I’ll met enough people to understand your initial answer all too well (think “astronaunts”). A type-A personality guy (definitely NOT me) wouldn’t let something like reality stand in the way. They are the same guys that blow horns and give cat calls to pick up women (see my last video posting – I don’t know how to link it here).
Actually, this is something else I’ve never thought about because up until recently, all the stars were in LA/Hollywood. Unless you lived out there, AND were running in their circles, there was ZERO percent chance that you’d meet a star anyway, unless she came to your local mall to sign autographs or was doing a show in your town.

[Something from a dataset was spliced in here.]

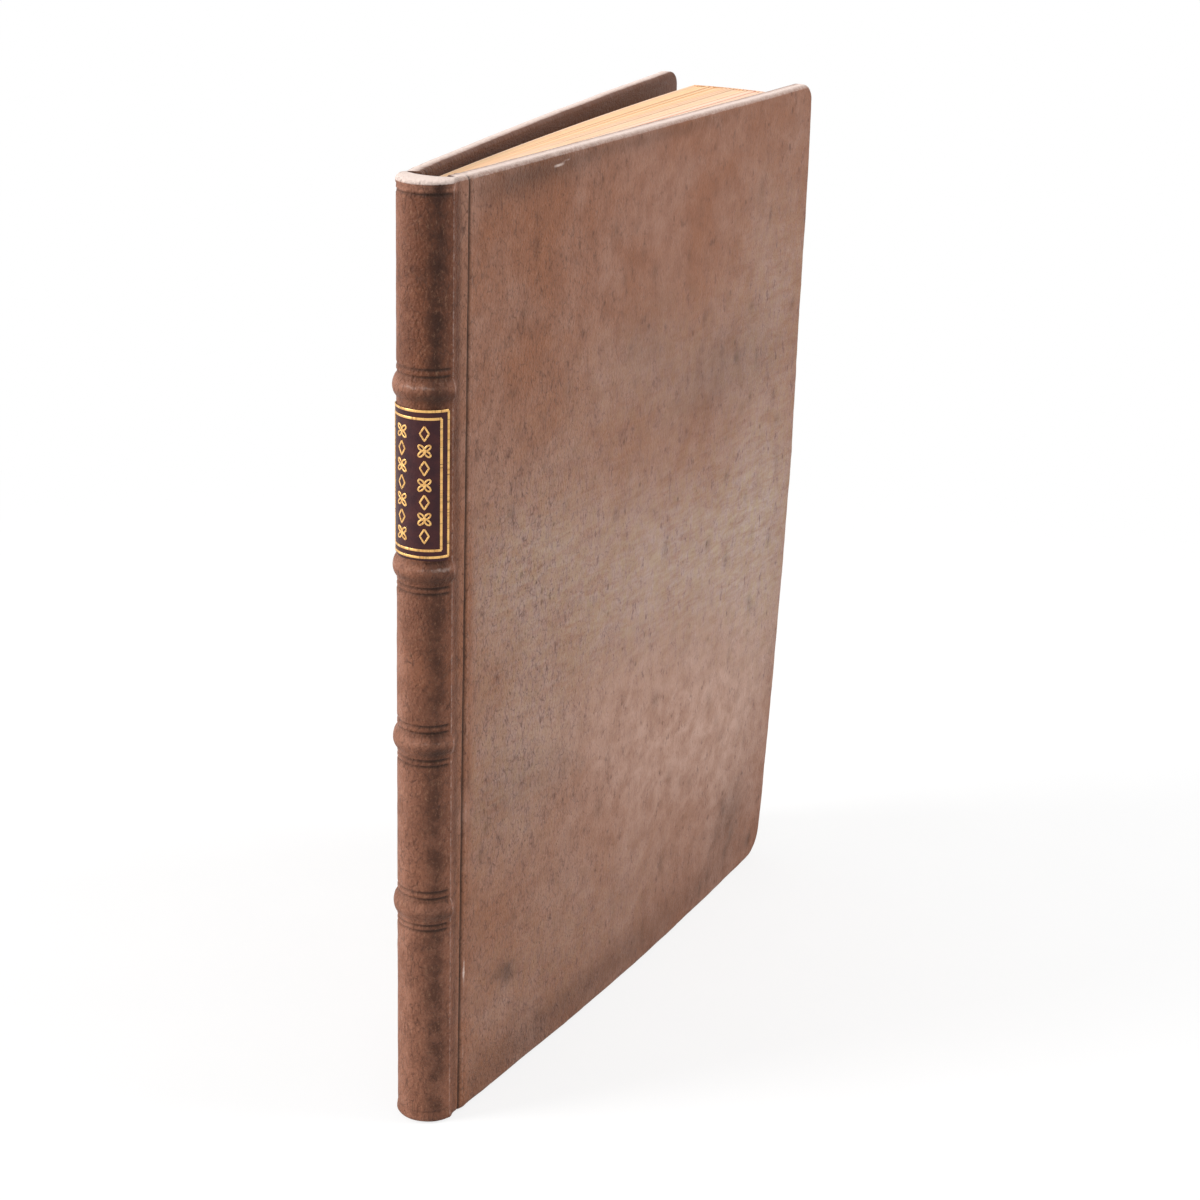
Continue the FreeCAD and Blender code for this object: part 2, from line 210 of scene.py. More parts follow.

In the case of doing a show, you’re done. She’s there for business, and you’re not getting near her. If she’s there for a book signing or whatever celebrities do to meet their fans, you’re not going to have but about a minute near her so your best bet is to come in the door looking jiggy-fresh, slide her your number and tell her to call you… outside of the earshot of cockblocking assistants and managers, of course.
Anyway, at this point, now that there are internet celebrities, they’re way more accessible to average joes, because none of this is being done in studios under locked-down conditions. Consider YouTube, for instance, you have some of the most REGULAR chicks that are STARS on YouTube. They probably work as cashiers in the local Wal-Mart, even.
As far as actually getting on, there’s no specific formula to that, because as predictable as chicks are, they all get off on different things. Some chicks like bad boys, some chicks like nice guys… Play the wrong style and you lose. :) The only advantage you have in these situations is if the chick puts a lot of information online about things that she likes. That way, you can play it off like you’re interested in the same things and gain rapport.